Here is AIG/Australia hawking one “product” that can help save it (and us):
What is it?
Professional indemnity insurance on a civil liability basis
Why do you need it?
The activities of regulators, the changing distribution of financial institutions products and a more informed and litigious consumer environment lie behind the increase in the frequency of civil liability claims against financial institutions….
Our Civil Liability product provides blanket protection against the financial consequences of a legally enforceable obligation in which a civil liability is incurred arising from services provided. Covers includes defence costs and civil penalties.
Who needs it?
All Financial Institutions including Banks, Building Societies, Investment Management Companies, Insurance Companies and Stockbrokers.
And under a discussion of assets on the AIG site we find the following pitch:
A company’s assets are vital to its operations. And protecting those assets is essential to the well being of a business. Assets can be tangible and intangible and can include a company’s corporate reputation, as well as physical assets such as property or goods. We offer standard or customised programmes on a domestic or global scale as well as a wide range of products covering more demanding and specialist risks.

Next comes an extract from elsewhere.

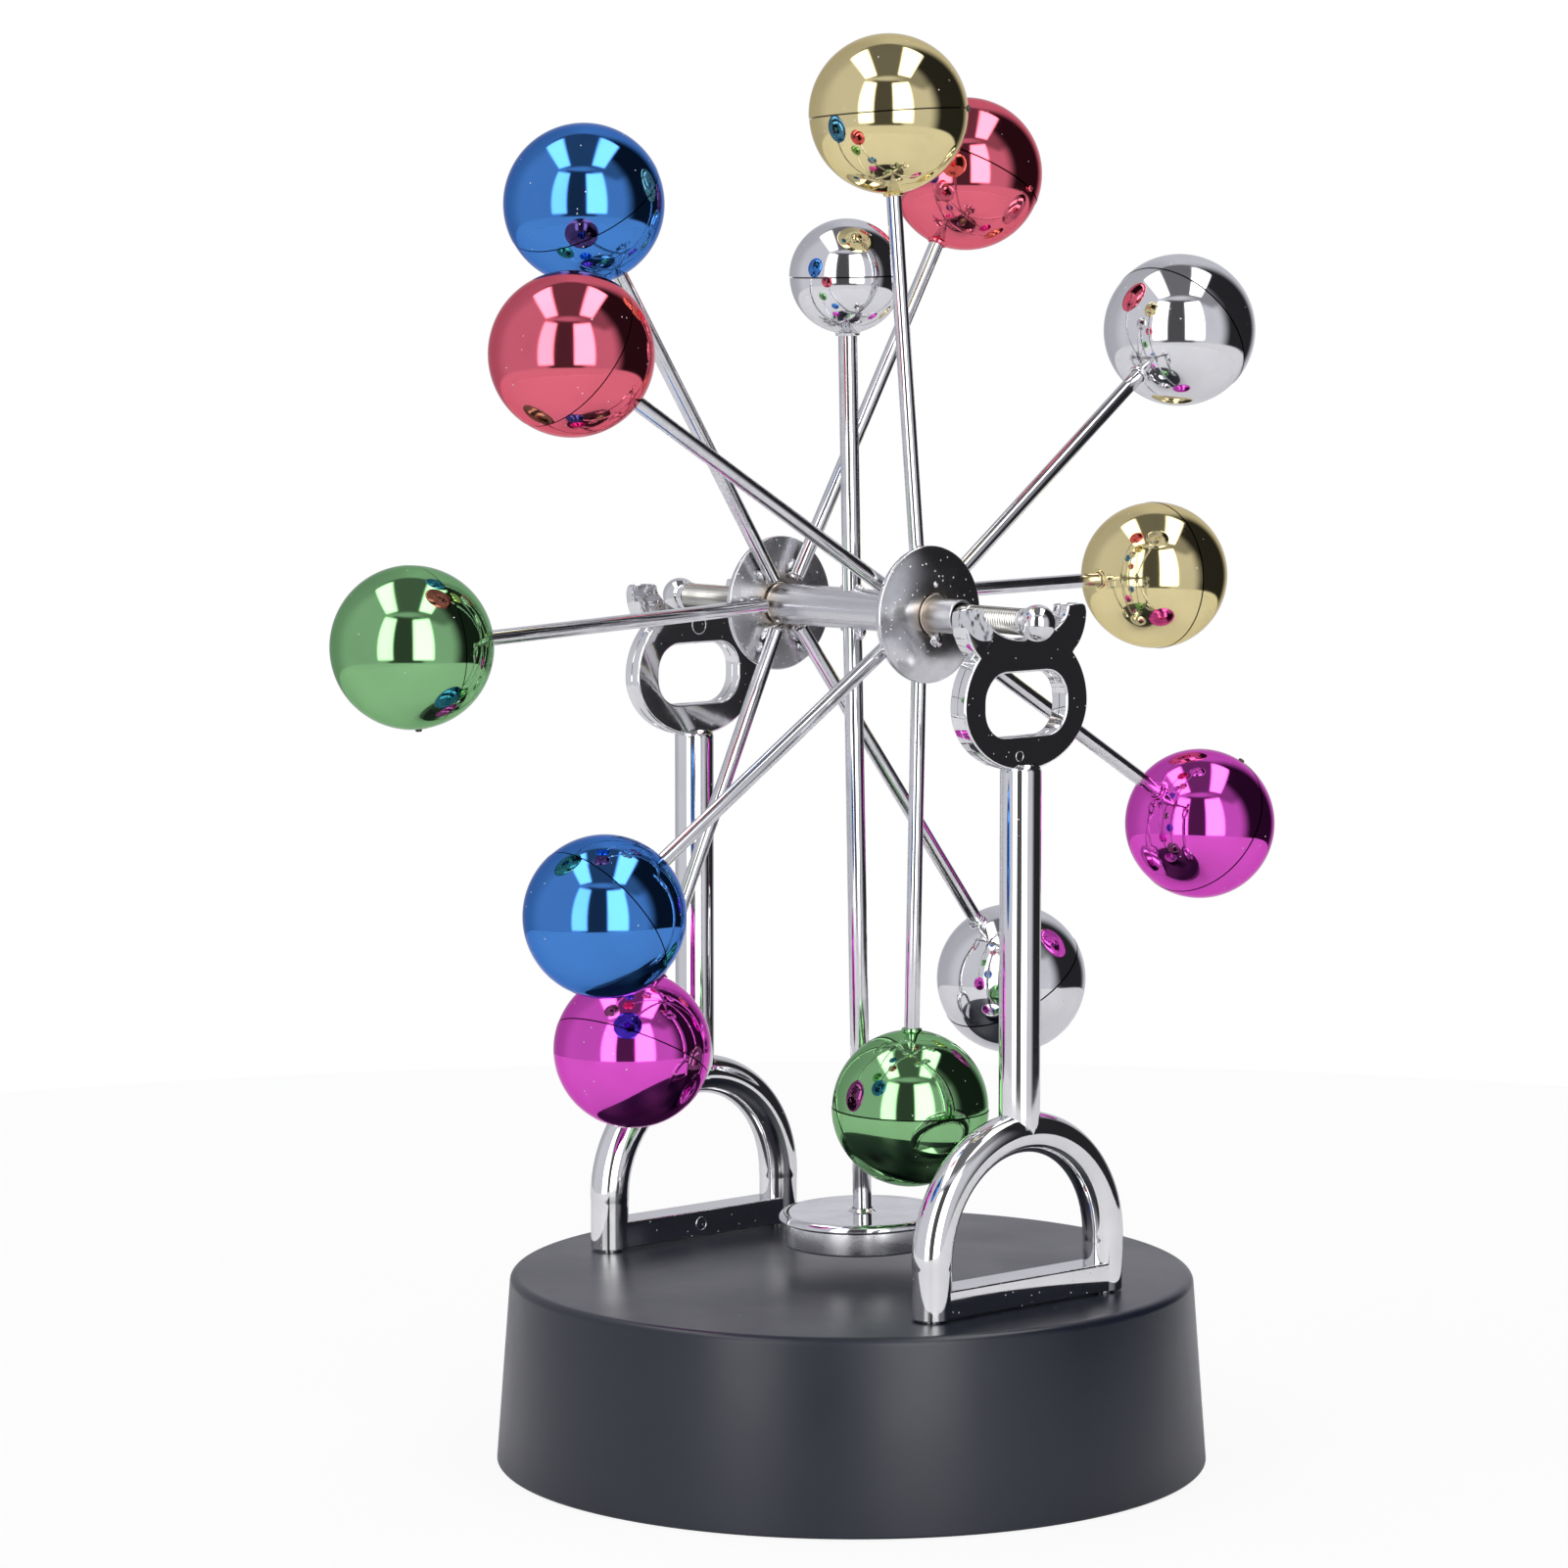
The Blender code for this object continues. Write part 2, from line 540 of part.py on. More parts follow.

Protection of assets!! Protection for corporate reputation!! Protection from the activities of regulators!! AIG can save itself (and us).
Up until now little beside blind greed and gross incompetence have been offered to explain AIG’s behavior. Here is an alternative hypothesis: Someone inside AIG decided that the best way to stimulate the market for its financial insurance products was to come up with an example (AIG’s own failure) that would scare the daylights out of even the most confident of finance people, pushing them right into the arms of AIG’s financial insurance sales force. Insanely diabolical, wouldn’t you say?
And if this hypothesis is incorrect, I have another: AIG is a corporate comic genius.